We also have new drivers, domains, principles and enablers – the 4-4-5-5 model. 4-4-5-5 are the numbers on a sticky note on my computer screen now – you never know when that will act as a little helpful reminder to turn towards engagement before you make your next move, or at least that is why I have them there!
The 4 drivers of student engagement are the base for building a strong approach to partnership within each institution. The culture, the role of institutions in promoting and defending democratic citizenship, one that really hits home in recent times, the inclusive environment and the ability – in fact, the need for a welcoming environment to have the uncomfortable conversations that sometimes are needed for us all to move forward.
The 4 domains are where all the wonderful ideas can be implemented and become lived experiences and, when done right, become the new way of doing things – something we have all become accustomed to this year. I do want to look to some of these domains to reflect upon them from a student perspective – in terms of Governance and Management, it is all too often the case that if a student has a seat on a committee or board, that the box is ticked – in fairness, the sector is beginning to realise that there is more required to develop true partnership. Don’t get me wrong, those seats are important but so too are the culture, the knowledge, the training that must accompany them – otherwise it is not real partnership and one could argue, that it was never intended to be. Of course, that would be the cynical voice – but maybe they would have a point.
I am delighted to see the inclusion of student representation and organisation as one of the four domains within the framework. The role of organised student representation should never be undervalued. Democratically elected representatives are accountable to their members, to the student body, they are elected based on what they want to achieve. Now, I know many may think we are very aspirational – I know some of my manifesto points are yet to be fully ticked off but they were based on the hundreds of conversations I had with students on the ground in my local institution and across the island within USI, they mean something to the people who elect us. Our goals are always based on the wants and needs of the students we represent. Recognising the value that is to be gained from students organising, recognising our autonomy to organise and govern our own systems while remaining accountable to our members is central to meaningful student partnership.
As we move on to the 5 principles, I think this sentence within the framework really sums it up quite nicely:
“Meaningful dialogue builds trust, developing equitable and inclusive relationships and structures that can empower each partner, ultimately making room for both staff and students to work together to co-create processes and outcomes”.
That sentence should be inscribed on all our minds as we progress through this journey together
And finally our 5 enablers of student engagement. These enablers are suggested ways to develop strong institutional approaches to meaningful partnership. One thing that stands out in our new Steps to Partnership framework is that there is no one right path for student partnership or student engagement – each institution, each department may vary – that is to be expected but the framework and these enablers give us a helping hand that if we all follow, in our own way, we will achieve success.

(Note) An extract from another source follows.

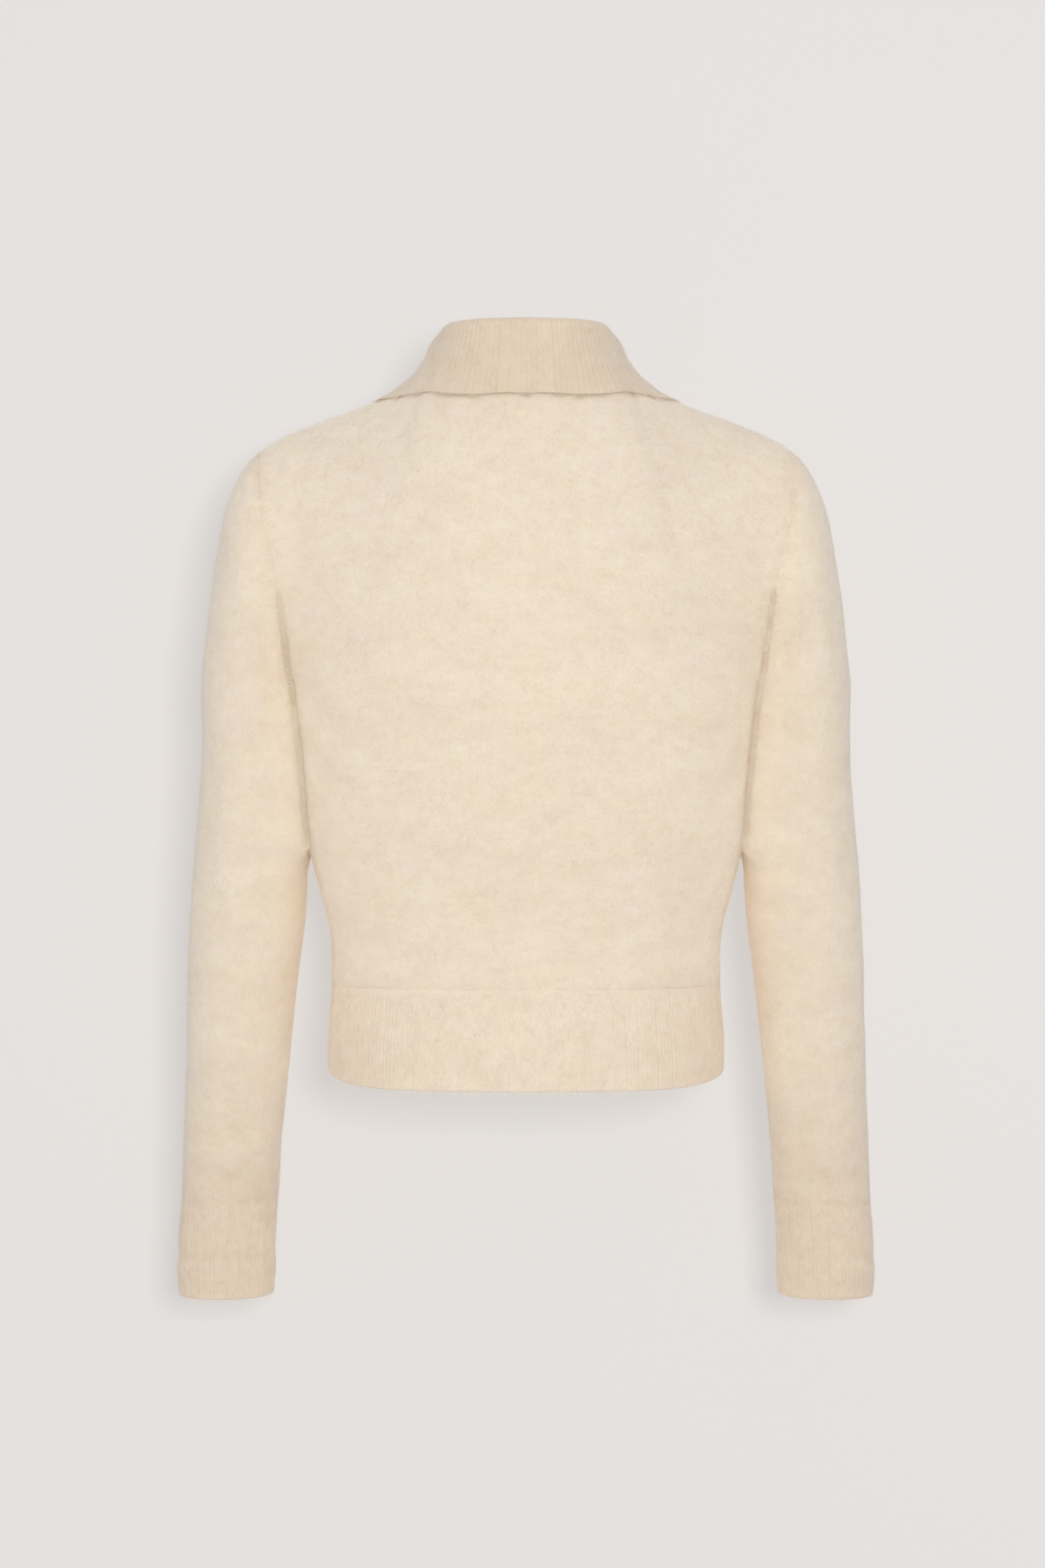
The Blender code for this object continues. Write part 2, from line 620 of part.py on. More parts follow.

We are not blind to the challenges of partnership – of finding the ways and space to have those conversations, to building those relationships, we know there is a short life-cycle of the student body. That can often be shorter again for student representatives, although, some of you may be laughing at me saying that considering I’ve nearly become part of the furniture at this stage. I promise, I’m leaving in June!
This framework aims to support staff and students to work together to create the best overall environment for long term success which will always have a positive impact on the student experience but also improves the institution through policies, structures and overall culture.
I am so delighted to see this framework published and on behalf of USI, I want to thank all the students and staff who made it a reality and of course to the NStEP team for bringing it all together.
As I prepare to leave the student movement, I know I will be able to cheer you all on from the sidelines because the understanding and importance of student partnership through meaningful student engagement has never been in as strong a space as it is today. That being said, there is always more to do – we need to ensure that colleagues who who are not as involved or aware of the journey we have come on become as passionate about implementing this framework as we all are. Student partnership is not only the role of the SU and one or two staff champions in the institution it needs to be the basis for all engagements, processes, decision making structures across our institutions.
So I hope you can celebrate your successes to date, reflect on where we could have worked better together and commit to always ensuring partnership is on the tip of your tongue and that of your colleagues when any decisions are to be made.